Written problem.
Look through the material below for "data". Copy every line that contains it.

begin

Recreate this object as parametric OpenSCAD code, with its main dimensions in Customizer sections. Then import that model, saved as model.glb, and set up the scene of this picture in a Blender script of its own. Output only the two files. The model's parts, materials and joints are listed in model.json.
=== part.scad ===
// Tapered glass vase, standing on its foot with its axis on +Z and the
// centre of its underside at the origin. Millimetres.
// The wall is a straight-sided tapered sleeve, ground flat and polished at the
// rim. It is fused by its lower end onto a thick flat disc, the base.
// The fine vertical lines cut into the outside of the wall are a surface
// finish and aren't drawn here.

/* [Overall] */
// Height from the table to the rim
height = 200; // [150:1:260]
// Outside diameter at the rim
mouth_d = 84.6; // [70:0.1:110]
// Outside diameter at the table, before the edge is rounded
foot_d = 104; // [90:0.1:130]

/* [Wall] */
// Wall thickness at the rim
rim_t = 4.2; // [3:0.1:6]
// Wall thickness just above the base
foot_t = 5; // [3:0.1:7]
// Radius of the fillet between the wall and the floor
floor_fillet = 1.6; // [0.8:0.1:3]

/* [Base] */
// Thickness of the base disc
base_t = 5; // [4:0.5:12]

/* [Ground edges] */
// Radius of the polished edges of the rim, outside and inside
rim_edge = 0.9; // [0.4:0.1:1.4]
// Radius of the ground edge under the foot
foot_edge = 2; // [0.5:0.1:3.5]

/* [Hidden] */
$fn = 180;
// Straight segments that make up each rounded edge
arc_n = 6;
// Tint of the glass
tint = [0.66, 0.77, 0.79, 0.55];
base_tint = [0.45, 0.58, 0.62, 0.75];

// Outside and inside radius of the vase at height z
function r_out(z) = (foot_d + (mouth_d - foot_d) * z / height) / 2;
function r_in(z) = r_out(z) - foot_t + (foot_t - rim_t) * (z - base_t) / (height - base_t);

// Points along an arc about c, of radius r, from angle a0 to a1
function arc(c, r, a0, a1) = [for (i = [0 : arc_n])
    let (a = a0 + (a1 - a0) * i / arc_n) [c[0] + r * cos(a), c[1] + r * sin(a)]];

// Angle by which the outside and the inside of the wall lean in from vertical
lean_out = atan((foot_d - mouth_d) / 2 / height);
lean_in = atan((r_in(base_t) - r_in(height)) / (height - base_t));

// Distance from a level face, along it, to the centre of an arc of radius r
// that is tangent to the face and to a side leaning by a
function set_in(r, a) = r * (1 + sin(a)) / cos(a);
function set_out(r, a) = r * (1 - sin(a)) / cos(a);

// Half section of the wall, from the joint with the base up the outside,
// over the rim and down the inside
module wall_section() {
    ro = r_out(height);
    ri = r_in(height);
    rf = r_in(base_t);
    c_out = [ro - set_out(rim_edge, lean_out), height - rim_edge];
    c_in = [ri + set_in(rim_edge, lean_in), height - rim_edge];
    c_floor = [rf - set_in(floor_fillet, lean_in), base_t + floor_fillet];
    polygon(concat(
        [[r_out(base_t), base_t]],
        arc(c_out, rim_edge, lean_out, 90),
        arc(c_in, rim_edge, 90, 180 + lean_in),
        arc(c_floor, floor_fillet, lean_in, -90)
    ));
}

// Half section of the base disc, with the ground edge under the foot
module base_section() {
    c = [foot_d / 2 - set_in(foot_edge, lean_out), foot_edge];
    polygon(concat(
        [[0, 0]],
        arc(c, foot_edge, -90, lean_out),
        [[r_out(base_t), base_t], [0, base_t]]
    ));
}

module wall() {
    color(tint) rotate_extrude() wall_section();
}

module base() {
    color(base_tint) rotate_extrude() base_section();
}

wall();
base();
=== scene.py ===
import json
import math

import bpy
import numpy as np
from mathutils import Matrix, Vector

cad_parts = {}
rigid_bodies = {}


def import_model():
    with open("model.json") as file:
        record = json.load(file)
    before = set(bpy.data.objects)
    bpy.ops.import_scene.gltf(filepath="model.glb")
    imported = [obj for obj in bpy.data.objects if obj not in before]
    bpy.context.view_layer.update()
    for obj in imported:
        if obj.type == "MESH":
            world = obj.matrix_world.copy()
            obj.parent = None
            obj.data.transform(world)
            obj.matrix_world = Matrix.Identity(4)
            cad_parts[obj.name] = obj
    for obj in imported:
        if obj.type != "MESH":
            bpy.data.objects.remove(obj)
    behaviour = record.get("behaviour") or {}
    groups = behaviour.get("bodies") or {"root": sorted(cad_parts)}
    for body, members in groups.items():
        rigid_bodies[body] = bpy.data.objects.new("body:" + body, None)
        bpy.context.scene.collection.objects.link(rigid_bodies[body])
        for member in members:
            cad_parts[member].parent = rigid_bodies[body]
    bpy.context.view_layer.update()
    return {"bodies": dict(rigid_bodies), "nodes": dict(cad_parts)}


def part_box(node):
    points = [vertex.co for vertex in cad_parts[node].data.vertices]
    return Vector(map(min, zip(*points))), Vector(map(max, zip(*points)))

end

Completed task.
    before = set(bpy.data.objects)
    imported = [obj for obj in bpy.data.objects if obj not in before]
            obj.data.transform(world)
            bpy.data.objects.remove(obj)
        rigid_bodies[body] = bpy.data.objects.new("body:" + body, None)
    points = [vertex.co for vertex in cad_parts[node].data.vertices]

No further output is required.